“It is the mark of an educated mind to be able to entertain a thought without accepting it.” – Aristotle
International students arrived early, for a week-long orientation. I was the only law student; and, apparently fell into a category of “mature student” – not necessarily a lovable label.
For life-long learners out there like myself, be prepared to ignore this label (and all undesired labels) and continue making connections and finding likeminded souls – those who love to travel, learn, and meet people – because our hearts are open, our minds are wise, and we span all ages and nationalities.
Sample Modules? And, Pick?!
At UL, we sample modules for two weeks before making final selections. This may sound strange, but a gift in practice – a chance to really consider and commit to your academics.
In my first class, Dr. Coffey announced he was here to be our “guide on the side” – his heartfelt attitude toward our genuine learning distinctive and admirable. He went on to provide an overview of Policing and Human Rights (the next day, International Criminal Law), and detailed upcoming experiential learning trips, the laws we would explore, and the thinking we were allowed to do. I was hooked!
UMass Law approved my final selections without complication. For those considering a law semester abroad, note that I reserved the majority of my electives and exercised deliberate planning with esteemed advisors. Both UMass Law and UL were extremely helpful and supportive. Special thank you to Dean Mitnick, Dean Specer, Dean Cahill, Dean Quinn, Professor Flanagan, Professor Rudko, Dr. Coffey, Nancy, Gina, Dan, Gavin, and Ally.
The University of Limerick is huge, with the Law School taking only a portion of the Foundation Building.
My classes are in both the Foundation Building and the Main Building. I was psyched to get them all on a Monday through Wednesday schedule, allowing ample time for travel throughout Europe. Follow my IG to see more photos.
Because our Professors post generous material online, I can pretty much work in any café in any country. A way of life I have indeed become accustomed to. If you have a passport, why not use it?
My classes are comprised of students not only from all over the world, but from various educational programs. At UMass Law, we study with other law students. Here, I get to study with Barristers and Solicitors, Garda, Human Rights Activists, Counselors, and more. Some of my classmates are pursuing a Masters in Human Rights, while other are almost done with a Masters of Law. We have classmates in other programs and as well as those merely taking a module for career broadening.

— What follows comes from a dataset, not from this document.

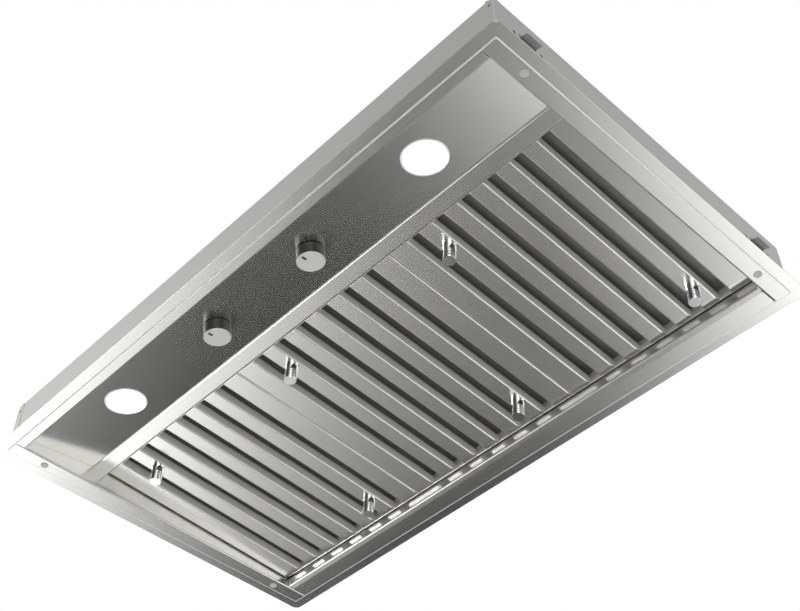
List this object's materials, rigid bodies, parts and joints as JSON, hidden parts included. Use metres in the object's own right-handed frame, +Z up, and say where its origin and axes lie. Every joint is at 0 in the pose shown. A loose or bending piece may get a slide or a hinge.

I appreciate the life-experiences and contributions of the varied expertise in the physical and online classrooms. The ability to apply knowledge and understanding to actionable results is how the world evolves.
Each of our Professors coordinated guest lecturers for us. Whether it’s a trip to the Garda Station on Henry Street, a day at the Garda Training College, a trip to The Hague to tour the International Criminal Court and the International Court of Justice, inviting a French Professor to teach us Criminal Justice from the French perspective, or coordinating multiple podcasts with experts in Youth Crime – these professors are grand. They have created an academic experience far surpassing expectations.
Something UMass Law and the UL School of Law have in common is the desire to ensure their students can go on to practice the law, fully prepared and extremely competent. Our field demands we be zealous and ethical advocates for our clients and communities. My most cherished part of this study abroad is the school and how much it complements UMass Law.